C’est une erreur que la réalisatrice commet toutefois à un moment précis du film : elle décide, dans une étrange scène entre sœurs, d’interrompre littéralement les dialogues de son film pour faire intervenir ce qu’on croit représenter un snobisme parisien qui occupe trop le cinéma – à la différence du sujet dont elle fait le choix.
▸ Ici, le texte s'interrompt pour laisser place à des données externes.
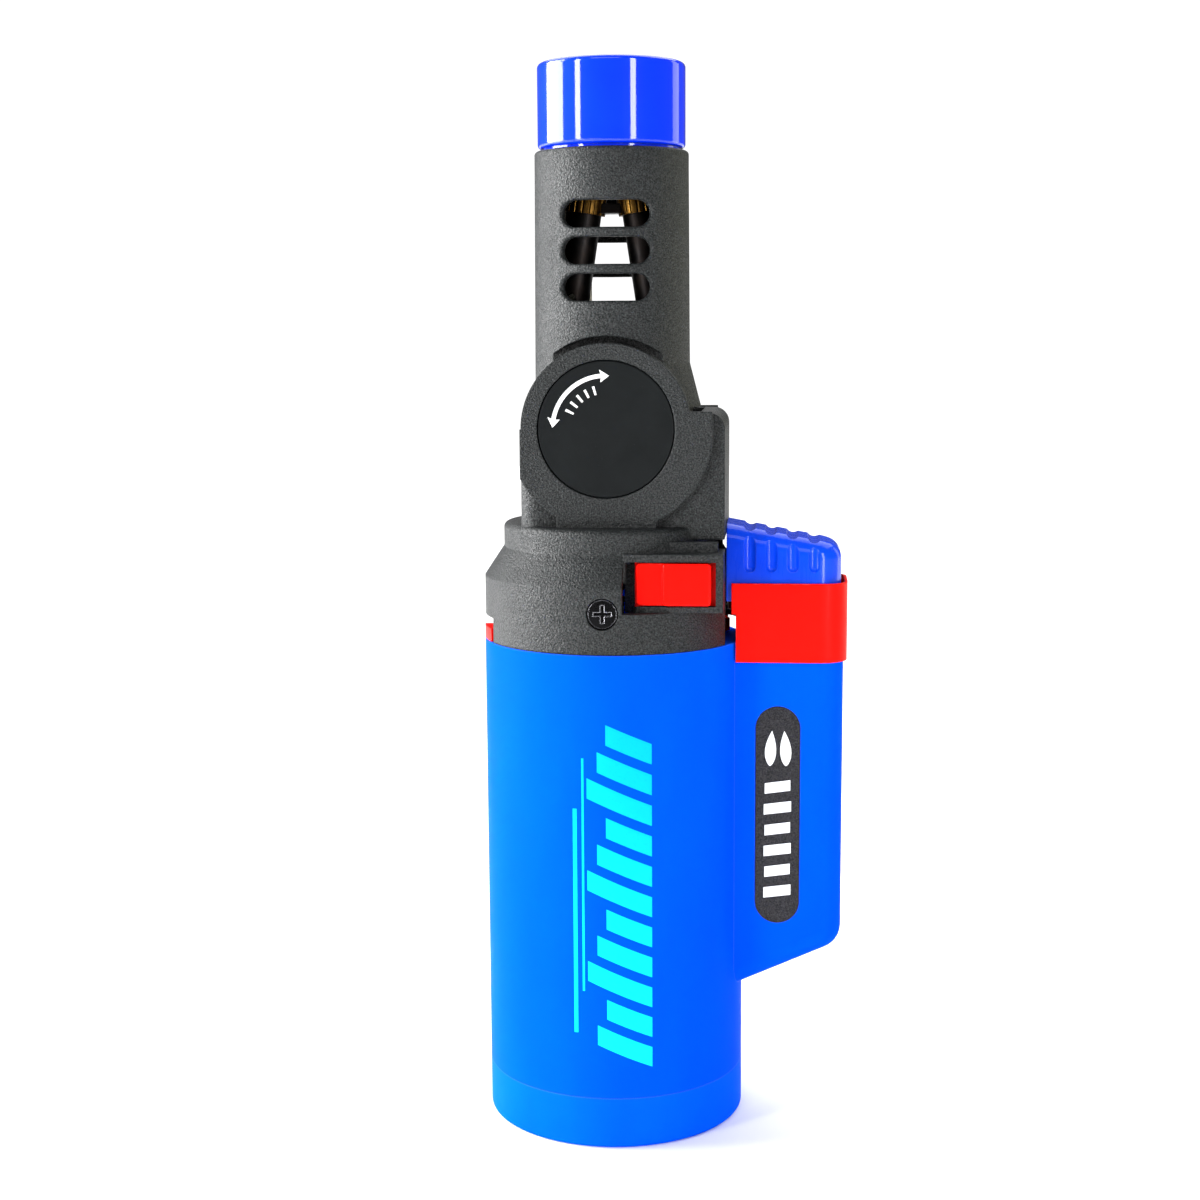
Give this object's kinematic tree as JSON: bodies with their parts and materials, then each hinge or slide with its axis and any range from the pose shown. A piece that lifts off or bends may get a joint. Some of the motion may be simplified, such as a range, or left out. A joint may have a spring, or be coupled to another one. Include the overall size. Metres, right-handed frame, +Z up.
{
  "type": "pocket butane torch",
  "caption": "Refillable hand-held butane torch with twin flames, a pivoting burner head, thumb trigger with flame lock and flame adjuster.",
  "frame": {"origin": "centre of the tank's flat base, on the tank's axis, at the mouth of the fill inlet", "axes": "+Z up along the tank and the upright head, +X towards the trigger and fin, -Y the front with the lock slider and label"},
  "size_m": [0.0512, 0.0366, 0.148],
  "materials": {
    "black_screw": "black oxide",
    "black_smooth": "smooth black",
    "black_textured": "spark-textured black",
    "blue_base": "translucent moulded blue plastic, satin",
    "blue_gloss": "high gloss blue",
    "blue_tank": "translucent moulded blue plastic, satin",
    "blue_trigger": "satin gloss blue",
    "brass": "machined",
    "burner_black": "blackened steel",
    "ceramic_white": "glazed ceramic",
    "guard_steel": "satin stainless",
    "hose_rubber": "fuel hose",
    "label_plastic": "smooth black inlay",
    "lead_jacket": "silicone jacket",
    "red_plastic": "satin red",
    "seal_rubber": "nitrile",
    "spring_steel": "drawn wire",
    "wick_plastic": "natural plastic",
    "zinc": "die-cast zinc"
  },
  "bodies": {
    "torch": {"tank_body": "blue_tank", "base_cap": "blue_base", "fin_label": "label_plastic", "fill_valve_body": "brass", "fill_valve_seal": "seal_rubber", "fill_valve_spring": "spring_steel", "outlet_valve_body": "brass", "outlet_valve_spring": "spring_steel", "wick_tube": "wick_plastic", "gas_lever_pin": "spring_steel", "housing_front": "black_textured", "housing_rear": "black_textured", "pivot_cover_front": "black_smooth", "pivot_cover_rear": "black_smooth", "collar_screws": "black_screw", "pivot_pins": "spring_steel", "pivot_washers": "spring_steel", "piezo_case": "black_smooth", "trigger_spring": "spring_steel", "gas_hose": "hose_rubber", "ignition_lead": "lead_jacket"},
    "head": {"head_shell": "black_textured", "head_cap": "blue_gloss", "flame_guard": "guard_steel", "nozzle_plate": "guard_steel", "burner_block": "zinc", "burner_spacer": "burner_black", "burner_tube_left": "burner_black", "burner_tube_right": "burner_black", "flame_nozzle_left": "brass", "flame_nozzle_right": "brass", "electrode_insulator": "ceramic_white", "spark_electrode": "spring_steel"},
    "trigger": {"trigger_cap": "blue_trigger", "trigger_band": "red_plastic", "trigger_arm": "black_smooth", "piezo_plunger": "black_smooth"},
    "lock": {"lock_slider": "red_plastic"},
    "adjuster": {"flame_adjuster": "red_plastic"},
    "lever": {"gas_lever": "zinc"},
    "valve_stem": {"outlet_valve_stem": "brass", "outlet_valve_seal": "seal_rubber"},
    "fill_stem": {"fill_valve_stem": "brass"}
  },
  "joints": [
    {"name": "head_pivot", "type": "hinge", "parent": "torch", "child": "head", "pos_m": [0, 0, 0.09875], "axis": [0, -1, 0], "range_deg": [0, 70], "deforming": ["gas_hose", "ignition_lead"]},
    {"name": "trigger_press", "type": "slide", "parent": "torch", "child": "trigger", "axis": [0, 0, -1], "range_m": [0, 0.0036], "stiffness_N_per_m": 1200, "springref_m": -0.003, "deforming": ["trigger_spring"]},
    {"name": "lever_rock", "type": "hinge", "parent": "torch", "child": "lever", "pos_m": [0.0032, 0, 0.0732], "axis": [0, 1, 0], "range_deg": [0, 23]},
    {"name": "valve_lift", "type": "slide", "parent": "torch", "child": "valve_stem", "axis": [0, 0, 1], "range_m": [0, 0.0013], "deforming": ["outlet_valve_spring"]},
    {"name": "lock_slide", "type": "slide", "parent": "torch", "child": "lock", "axis": [-1, 0, 0], "range_m": [0, 0.0014]},
    {"name": "flame_adjust", "type": "hinge", "parent": "torch", "child": "adjuster", "pos_m": [0, 0, 0.07], "axis": [0, 0, 1], "range_deg": [-36, 0]},
    {"name": "fill_valve_press", "type": "slide", "parent": "torch", "child": "fill_stem", "axis": [0, 0, 1], "range_m": [0, 0.001], "stiffness_N_per_m": 800, "springref_m": -0.001, "deforming": ["fill_valve_spring"]}
  ],
  "couplings": [
    {"joint": "lever_rock", "follows": "trigger_press", "rad_per_m": 111.11},
    {"joint": "valve_lift", "follows": "trigger_press", "ratio": 0.35556}
  ]
}
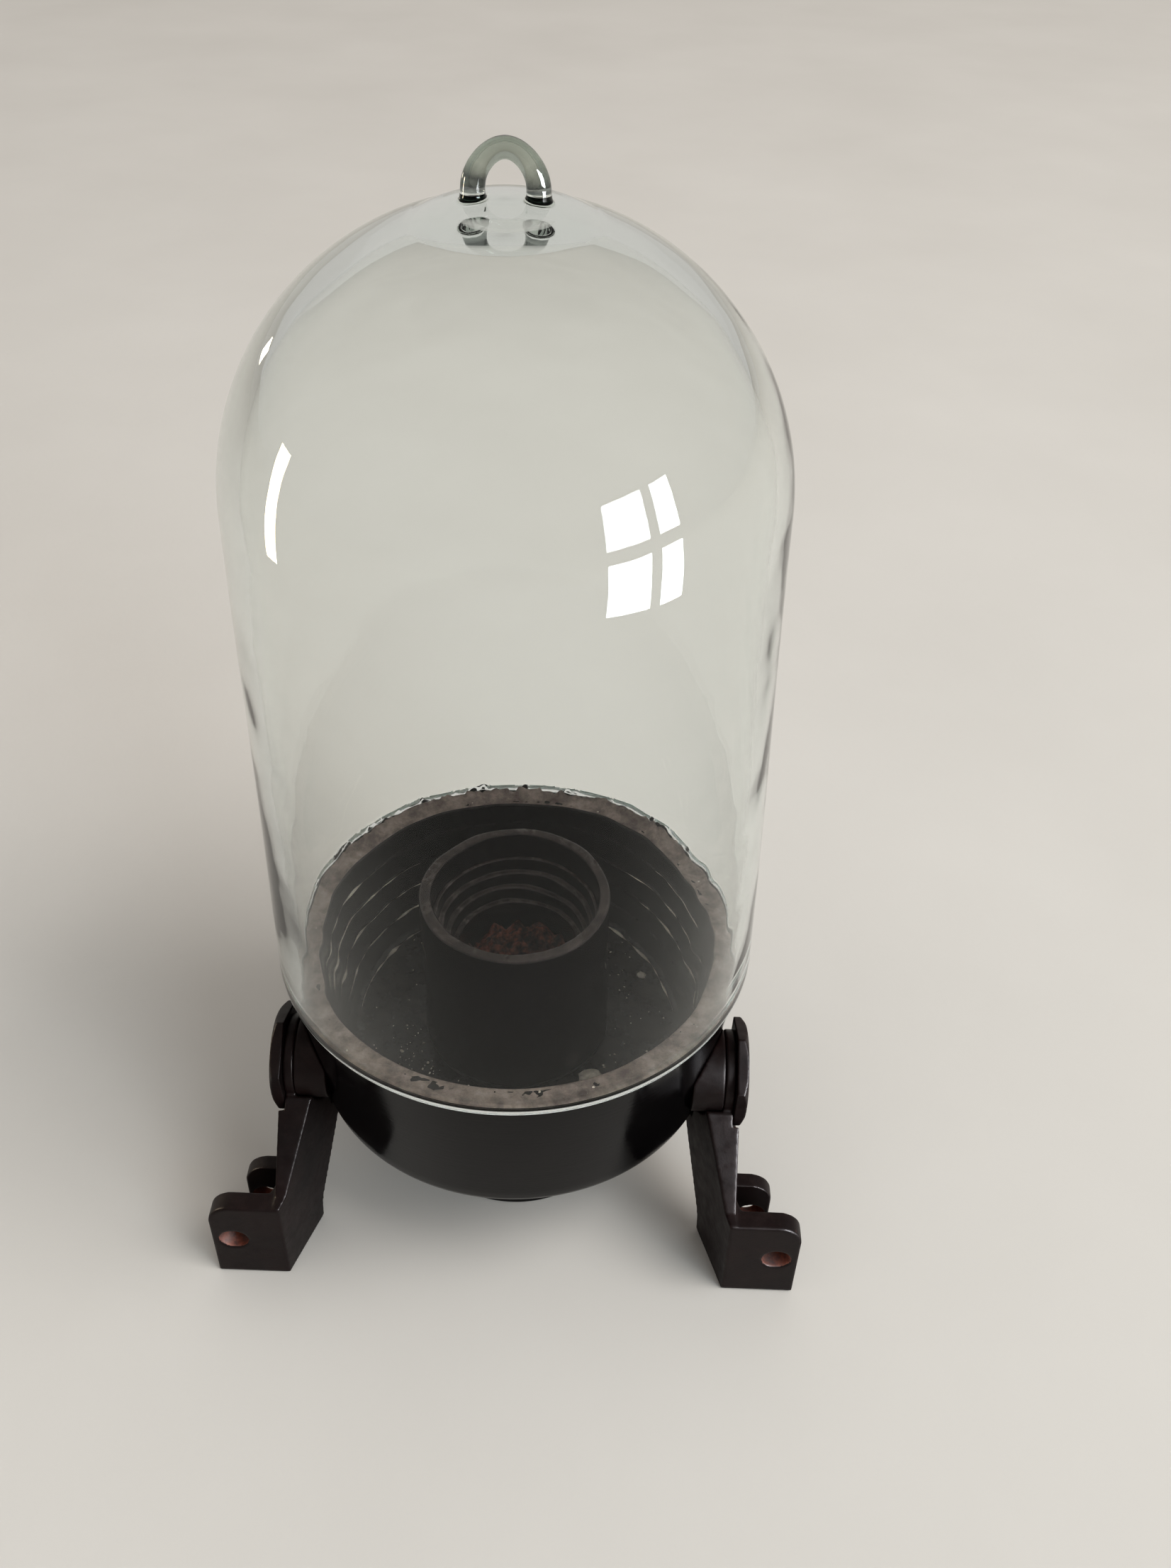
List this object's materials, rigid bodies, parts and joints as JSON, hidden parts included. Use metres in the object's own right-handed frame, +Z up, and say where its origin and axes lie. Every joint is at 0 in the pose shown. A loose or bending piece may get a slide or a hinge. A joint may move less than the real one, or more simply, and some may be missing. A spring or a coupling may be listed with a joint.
{
  "type": "bell jar dome on a lugged dish",
  "caption": "Thick blown-glass bell with a loop handle, standing on a round trough dish with an upright centre tube, carried by two swinging bolted brackets with lugs",
  "frame": {"origin": "on the axis of the dome and dish, at the level of the surface that the pedestal and the bracket feet stand on", "axes": "+Z up along the dome's axis; -Y is the front, the side that the bracket feet reach towards; +X to the right seen from the front, along the pivot bolts"},
  "size_m": [0.1942, 0.1544, 0.348],
  "materials": {
    "clear_glass": "clear, faintly green",
    "black_moulding": "gloss",
    "brown_moulding": "satin",
    "rubber_seal": "matte",
    "brass_insert": "dull",
    "rusty_residue": "rough and crumbly"
  },
  "bodies": {
    "base": {"dish": "black_moulding", "center_tube": "black_moulding", "stepped_sleeve": "black_moulding", "tube_gasket": "rubber_seal", "tube_lock_ring": "black_moulding", "pedestal": "black_moulding", "bore_residue": "rusty_residue", "mounting_boss_left": "brown_moulding", "mounting_boss_right": "brown_moulding", "threaded_insert_left": "brass_insert", "threaded_insert_right": "brass_insert", "hex_pivot_bolt_left": "brown_moulding", "hex_pivot_bolt_right": "brown_moulding"},
    "dome": {"glass_bell": "clear_glass", "glass_handle": "clear_glass"},
    "left_arm": {"bracket_left": "brown_moulding"},
    "right_arm": {"bracket_right": "brown_moulding"}
  },
  "joints": [
    {"name": "dome_lift", "type": "slide", "parent": "base", "child": "dome", "axis": [0, 0, 1], "range_m": [0, 0.06]},
    {"name": "bracket_left_swing", "type": "hinge", "parent": "base", "child": "left_arm", "pos_m": [-0.0716, -0.028, 0.066], "axis": [-1, 0, 0], "range_deg": [0, 75]},
    {"name": "bracket_right_swing", "type": "hinge", "parent": "base", "child": "right_arm", "pos_m": [0.0716, -0.028, 0.066], "axis": [-1, 0, 0], "range_deg": [0, 75]}
  ]
}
Tout à coup l’élan est interrompu et se ferme dans un clin d’œil cynique et moqueur, totalement hors de propos.
Mon port d’attache
Par bien des échos, en tête desquels l’énergie libertaire de la protagoniste féminine et le thème de la mer et de la sexualité des marins, Fidelio évoque le film grec A Blast (Syllas Tzoumerkas, 2014), présenté lui aussi à Locarno cette année (dans celui-ci c’est Angeliki Papoulia, actrice principale de Canine, qui y joue précisément la femme d’un marin décidant de mettre fin à sa docile vie de mère endettée pendant que son mari la trompe en mer, mais sans mettre fin à ses jours…) La dynamique contestataire et l’énergie qui habite ces deux films, chacun porté par l’une des meilleures actrices de la nouvelle vague du cinéma grec, leur donne l’audace de se tenir suffisamment à distance de leur émotion pour que les films deviennent des récits de voyage. Voici comment une histoire d’amour devient l’odyssée intérieure et spirituelle d’une jeune femme : un voyage en mer, sur les flots vastes et tourmentés du désir. Fidelio est, avec Night Moves (qui semblait n’être qu’une histoire d’écologie et de paranoïa), le grand film féministe de cette année. Ses magnifiques personnages et interprètes forcent l’admiration et semblent se dresser, avec précision, évidence et beauté, contre les lubies d’un cinéma poseur qui se croit réaliste, et veut en cachette dicter la norme de nos comportements.